Er zog sie ein Stück mit sich fort, drängte sie sacht mit dem Rücken gegen eine Hauswand und lehnte sich gegen sie. Namenlose Erschöpfung überkam sie, es gab keine Möglichkeit, ihm zu entkommen, er war stärker als sie und fest entschlossen, sie nicht mehr davonlaufen zu lassen. Sie lehnte den Kopf zurück und schloss die Augen, spürte seinen angespannten Körper, der sich dicht an sie presste und der so völlig anders war als Christians schwerer, weicher Leib.

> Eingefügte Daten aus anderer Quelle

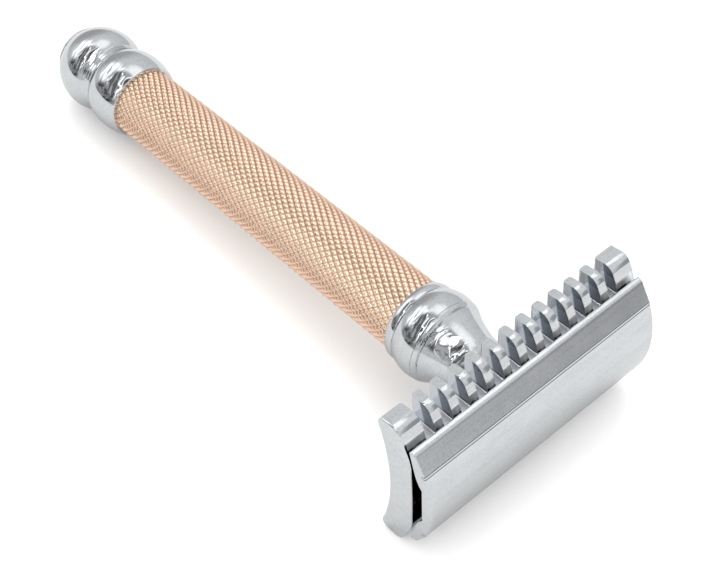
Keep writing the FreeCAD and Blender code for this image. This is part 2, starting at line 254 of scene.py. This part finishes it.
def chrome(name, turned=False, touches=()):
    """Bright chrome plate with fine polishing marks, a faint grain and a few
    scratches. The marks run round a turned piece, and along the head on the
    others. Each touch changes the tint and the haze of some of the surfaces."""
    material, tree, inputs = new_material(name)
    point = Point(tree)
    marks_at = point.along_turning(tree, 0.004) if turned else point.along_head(tree, 0.03)
    marks = tree.noise(marks_at, 9000.0, 2.0, 0.6)
    broad = tree.noise(marks_at, 1400.0, 2.0, 0.5)
    clouds = tree.noise(point.place, 260.0, 3.0, 0.55)
    peel = tree.noise(point.place, 900.0, 2.0, 0.5)

    scratch_at = tree.combine(tree.add(tree.times(point.x, 0.25), point.y), point.z, point.x)
    scratch = tree.node(
        "ShaderNodeTexVoronoi",
        {"Vector": scratch_at, "Scale": 330.0, "Randomness": 1.0},
        feature="DISTANCE_TO_EDGE",
    ).outputs["Distance"]
    scratch = tree.ramp(scratch, 0.0, 0.006, 1.0, 0.0)
    scratch = tree.times(scratch, tree.ramp(clouds, 0.50, 0.62))

    haze = tree.ramp(clouds, 0.35, 0.75, 0.035, 0.085)
    haze = tree.add(haze, tree.ramp(marks, 0.45, 0.8, 0.0, 0.05))
    haze = tree.add(haze, tree.times(scratch, 0.10))

    # Painted shade: a turned piece gets a darker tint than the head.
    shade = TURNED_PAINTED_SHADE if turned else 1.0
    dull, bright = opaque(CHROME_DULL, shade), opaque(CHROME_BRIGHT, shade)
    tint = tree.mix_color(tree.ramp(clouds, 0.3, 0.7), dull, bright)
    grain = tree.add(tree.noise(point.place, 3200.0, 2.0, 0.6), tree.times(broad, 0.6))
    tint = tree.mix_color(tree.ramp(grain, 0.70, 1.05, 0.0, 0.30), tint, opaque(CHROME_GRAIN))

    for touch in touches:
        tint, haze = touch(tree, point, tint, haze)

    height = tree.add(tree.times(marks, 0.12), tree.times(broad, 0.6))
    height = tree.add(height, tree.times(peel, 0.5))
    height = tree.math("SUBTRACT", height, tree.times(scratch, 0.2))
    tree.put(inputs["Base Color"], tint)
    tree.put(inputs["Roughness"], haze)
    tree.put(inputs["Normal"], tree.bump(height, CHROME_BUMP))
    inputs["Metallic"].default_value = 1.0
    return material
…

»Ich wollte das nicht sagen, Charlotte«, flüsterte er. »Ich weiß selbst nicht, was mich überkommen hat …«

Sein heißer Atem berührte ihre Schläfe, und die Sehnsucht, die sie so lange verleugnet hatte, stieg mit ungeahnter Macht in ihr auf. Nie zuvor hatte sie einen Mann begehrt, nie hatte sie Leidenschaft erlebt, außer in ihrer Musik und in ihren Träumen. Sie wandte ihm ihr Gesicht zu und blickte in seine zusammengekniffenen, glänzenden Augen.

Er küsste sie. Zuerst verhalten, als könne er selbst nicht glauben, was er da tat, dann immer heftiger, berauschte sich an ihr, ließ sie seine Zunge spüren, grub die Finger in ihr Haar und flüsterte immer wieder ihren Namen. Ohne zu wissen, was sie da tat, erwiderte sie seine Liebkosungen mit verzweifelter Hast, und erst als sie langsam wieder zur Besinnung kam, begann sie, sich zu wehren.

»Das werden wir niemals wieder tun«, flüsterte sie.

Schweigend umfasste er sie mit beiden Armen, hielt sie an sich gepresst und ließ die Stirn auf ihre Schulter sinken.